Add balancer for keys

2025-12-11 06:55:27 +00:00 · 2023-03-07 17:39:01 +08:00 · 2023-03-07 17:39:01 +08:00 · e692e0b228
commit e692e0b228
parent f59da65d82
1 changed files with 17 additions and 1 deletions
--- a/egs/librispeech/ASR/pruned_transducer_stateless7/zipformer.py
+++ b/egs/librispeech/ASR/pruned_transducer_stateless7/zipformer.py
@ -1203,6 +1203,22 @@ class RelPositionMultiheadAttentionWeights(nn.Module):
                                  prob=(0.025, 0.25),
                                  grad_scale=0.025)

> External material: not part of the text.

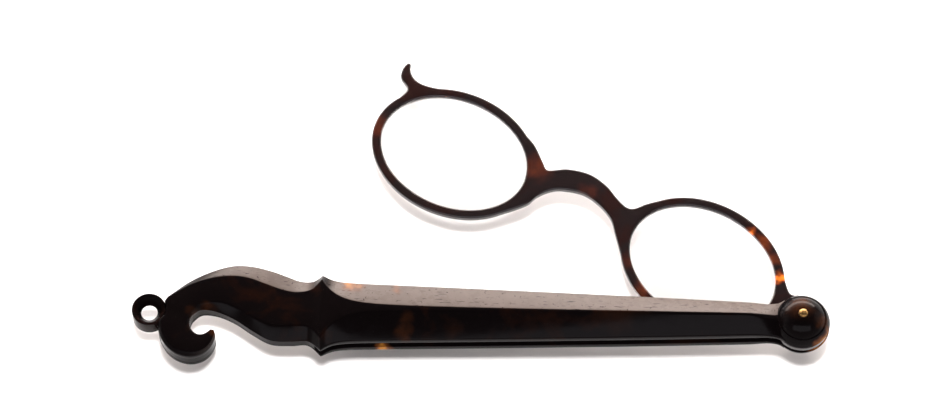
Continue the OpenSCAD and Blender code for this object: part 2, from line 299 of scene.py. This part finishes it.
def shell(name, spots=(), blotch=0.0, seed=0.0, look=shellLook, glow=0.0):
    # polished tortoiseshell: near black, with brown clouds, and amber where the spots are; the spots also carry
    # painted light, a glow as if light shone through the thin shell
    s = Shade(name)
    place = s.place()
    shifted = s.node("Mapping", Vector=place, Location=(seed, seed * 0.7, seed * 1.3))
    cloud = s.noise(shifted, look["cloudScale"], 4, 0.55, 0.6)
    fine = s.noise(shifted, look["fineScale"], 3, 0.6, 0.2)
    brownFrom, brownTo = look["clouds"]
    brownness = s.ramp(cloud + fine * 0.16, [(brownFrom - blotch, black), (brownTo - blotch, white)])
    colour = s.mix(brownness, (*look["dark"], 1), (*look["brown"], 1))
    wobble = s.noise(shifted, look["wobbleScale"], 3, 0.6, 0.8) - 0.5
    values, edge = {}, 0.0
    if spots:
        push = s.node("TexNoise", result="Color", Vector=shifted, Scale=look["strayScale"], Detail=2.0)
        start = s.node("VectorMath", {"operation": "SUBTRACT"}, i0=place, i1=(look["stray"] / 2,) * 3)
        warped = s.node("VectorMath", {"operation": "MULTIPLY_ADD"}, i0=push, i1=(look["stray"],) * 3, i2=start)
        amberGlowSum = 0.0
        for centre, radius, strength in spots:
            amberGlowSum = s.near(warped, centre, radius, look["core"]) * strength + amberGlowSum
        edge = (amberGlowSum + wobble * look["ragged"] * amberGlowSum).clamped()
        colour = s.mix(edge, colour, (*look["amber"], 1))
        glowCore = s.node("MapRange", Value=edge, From_Min=look["glowOrangeFrom"], From_Max=1.0)
        colour = s.mix(glowCore, colour, (*look["glowOrange"], 1))
        # painted glow: the spots emit light, standing in for light shining through the thin shell
        paintedGlow = s.mix(edge ** 1.5, (*black, 1), (*look["glowOrange"], 1))
        values = dict(Emission_Color=paintedGlow, Emission_Strength=glow)
    # wear and a painted sheen lie on the facet like a grey bloom, but not in its pits and streaks
    pits = s.ramp(s.noise(place, look["pitScale"], 3, 0.6, 0.4), [(0.31, pitted), (0.35, white)])
    for turn, stretch in look["streaks"]:
        streak = s.noise(s.node("Mapping", Vector=place, Rotation=turn, Scale=stretch), look["streakScale"], 2, 0.5)
        pits = pits * s.ramp(streak, [(0.285, pitted), (0.32, white)])
    haze = s.node("Attribute", {"attribute_name": "haze"}, result="Fac") * (0.85 + wobble * 0.3) * pits
    colour = s.mix(haze * (1 - edge * 0.6), colour, (*look["wornSheen"], 1))
    speck = s.ramp(s.noise(place, look["speckScale"], 1, 0.5), [(0.70, black), (0.76, white)])
    rough = s.node("MapRange", Value=fine, From_Min=0.3, From_Max=0.7,
                   To_Min=look["roughness"] - 0.05, To_Max=look["roughness"] + 0.06)
    scratch = s.noise(s.node("Mapping", Vector=place, Scale=(0.25, 1.6, 1.0)), look["scratchScale"], 2, 0.6)
    bump = s.node("Bump", Height=scratch + speck * (look["speck"] * 4), Distance=look["scratchDepth"], Strength=0.45)
    return s.surface(Base_Color=colour, Roughness=rough + speck * look["speck"] + haze * look["dull"],
                     Normal=bump, IOR=look["ior"], **values)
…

+        # add a balancer for the keys that runs with very small probability, and
+        # tries to enforce that all dimensions have mean around zero.  The
+        # weights produced by this module are invariant to adding a constant to
+        # the keys, so the derivative of the bias is mathematically zero; but
+        # due to how Adam/ScaledAdam work, it can learn a fairly large nonzero
+        # bias because the small numerical roundoff tends to have a non-random
+        # sign.  This module is intended to prevent that.  Use a very small
+        # probability; that should be suffixient to fix the problem.
+        self.balance_keys = Balancer(key_head_dim * num_heads,
+                                     channel_dim=-1,
+                                     min_positive=0.4,
+                                     max_positive=6,
+                                     min_abs=0.0,
+                                     max_abs=100.0,
+                                     prob=0.025)
+

        # linear transformation for positional encoding.
        self.linear_pos = ScaledLinear(pos_dim,
@ -1256,7 +1272,7 @@ class RelPositionMultiheadAttentionWeights(nn.Module):


        q = self.copy_query(q)  # for diagnostics only, does nothing.
-        k = self.whiten_keys(k)  # does nothing in the forward pass.
+        k = self.whiten_keys(self.balance_keys(k))  # does nothing in the forward pass.
        p = self.copy_pos_query(p)  # for diagnostics only, does nothing.